You may have spent some time in a war zone and maybe we can compare notes sometime.

This was our reality for months. We were a bunch of innocent seven year-olds, black and white, just trying to survive another day. Finally, mercifully, a truce seemed to take hold. After the adults got tired of war, we kids did what kids do. We began to discuss culinary differences between fried bologna and peanut butter and jelly sandwiches. We made friends I still Facebook today. Sadly, many of my cross-town brethren have fallen victim to the vicious street. Mrs. Battleaxe even came around a little. She stopped forcing us to listen to stories of the marble steps and golden bannisters of her former school.

Like Harper, you probably know the pain is in the resistance and not the change.

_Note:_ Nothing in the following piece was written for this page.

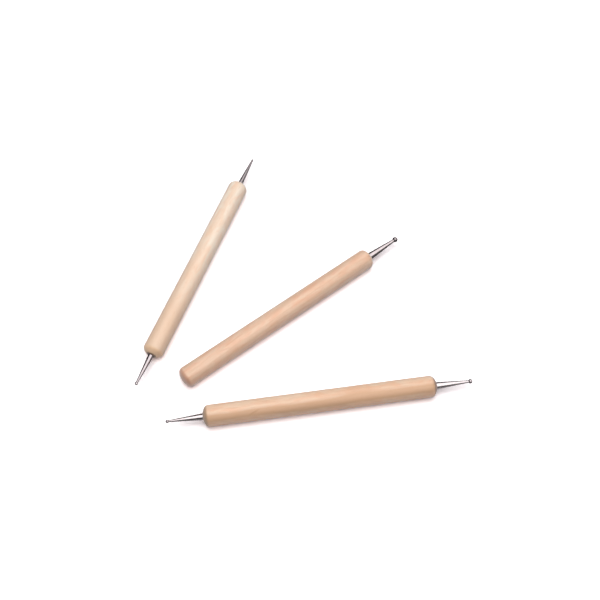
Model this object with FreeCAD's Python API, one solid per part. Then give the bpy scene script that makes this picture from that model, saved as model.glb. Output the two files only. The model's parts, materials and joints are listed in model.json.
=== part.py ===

The first step toward a solution is always admitting you have a problem. We have passed bad ideas to our children because we can’t get honest with ourselves. We perpetuate the problem by whistling past the graveyard and by doing so, we continue to fight the same battles. By being silent, we allow people who look like us to force us all to feel the pain of resistance over and over again. Forget the moral arguments if you like. Ignore new covenant if you want. By the way, Jesus’ skin was probably a different color than yours. Seek change because you are tired of the pain of resistance.